E: You mention a recovery drive. If it’s actually designated by Windows as a recovery partition/disk it’s probably a backup image of the C: drive, and you don’t want to try and write to it. If it’s just a normal drive it’s fine though.

That is assuming two physical drives, of course. It could be two logical partitions on the same drive, in which case none of that is true.

It should be fine to install and run things on D.

But if it’s two partitions on one physical drive, I would resize the disk partitions, or create a new partition for games.

I’ve had good results using MiniTool Partition Wizard. They have free version for home users, and as long as you don’t want to do anything fancy like changing the cluster size, it’s more than adequate.

You can reduce the size of D to a minimum, and increase the size of C. Or create a new partition, say F or whatever, for games.

If D is your recovery drive as the system came from the manufacturer, odds are it’s simply a tiny partition holding the software sufficient to restore the system to factory default. The question is not “how full?” but “how many Gigabytes free space?” If it’s the factory default restore, then maybe don’t mess with it.

If the two drives are simply partitions on one disk, then there’s no speed advantage to putting some stuff on the D: drive, but no downside. A mechanical hard disk uses an arm with a read-write head that swings back and forth to read tracks. Having to read say, a game, and also the operating system means the arm is swinging back and forth from one track to the other and reading a bit of both; arm movement is the slowest part of disk access (It’s not reading anything as it moves between tracks). If you configure a separate drive for your games, that would be faster. Also fast would be having more RAM (memory) so the necessary operating systems get read once and stay in memory, are not constantly reloading from disk.

In Windows, use Task Manager to see how much of your physical memory you are using. Resource monitor (resmon.exe) will dig deeper, telling you about memory and disk and CPU (and network) and how busy each is. Tuning is all about identifying the slowdowns. Reminds me of the Steve Martin routine, back in his early funny years, where he keeps adding more and more speakers to his audio system (stereo, quadrophonic, octophonic, duodecaphonic, then googlephonic) and the music still sounds like crap until… “maybe it’s the needle?” (A joke for you old folk…)

If it’s like most consumer grade computers, D: is for recovery and is on the same physical drive as C:. My advice is to leave D: alone unless you’re confident you can recover by yourself.

For more space on C:, you can uninstall software you rarely or never use, clear caches, and move media and data files to an external drive.

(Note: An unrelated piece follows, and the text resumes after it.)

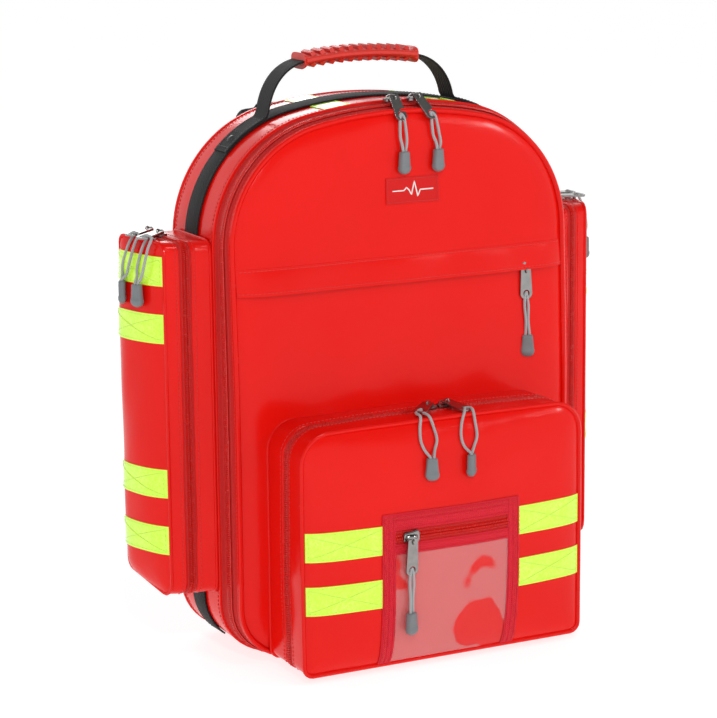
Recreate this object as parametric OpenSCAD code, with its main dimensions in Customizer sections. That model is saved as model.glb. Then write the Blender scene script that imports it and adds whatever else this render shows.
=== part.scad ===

If D: drive is a restore partition (D: is not for restoration, though it could be) You could resize it using the proper utility, moving free space from D: to C:. This assumes they are both part of the same drive.

If you have a computer with two physical drives, not partitions, many manufacturers may set the C: as a SSD and D: as a HDD. SSDs will run things much faster, but are more expensive per GB. If they are both the same type, it may be a good idea to install on D.

OP do you know exactly what you have? If not perhaps someone could clarify to the OP exactly how to determine exactly what he has?

For example OP in the Start box type
Disk

Then click on the option
Create and Format Hard Disk Partitions

If at the bottom half you see
Disk 0 which includes both C and D then you have C and D occupying two logical partitions on one physical disk and your best approach is to resize–make D smaller and C larger. So OP tell us what you see there.

A small number of applications still, even today! assume that they are installed on the c: drive and insist on leaving some stuff there. A much smaller, tiny number of applications assume they are installed on the c: drive, and get confused when they are not. I haven’t seen that for years.

I always install games and big things on the D: drive when using a modern computer where the D drive is slower and larger than the C drive. I also, at home, shift parts of the user profile from the small ssd C drive to the large spinning D drive. That’s because, at home, the SSD’s are small, and people drop movies onto their desktop: at work, SSD’s are large, and people don’t leave large a/v files on their desktop.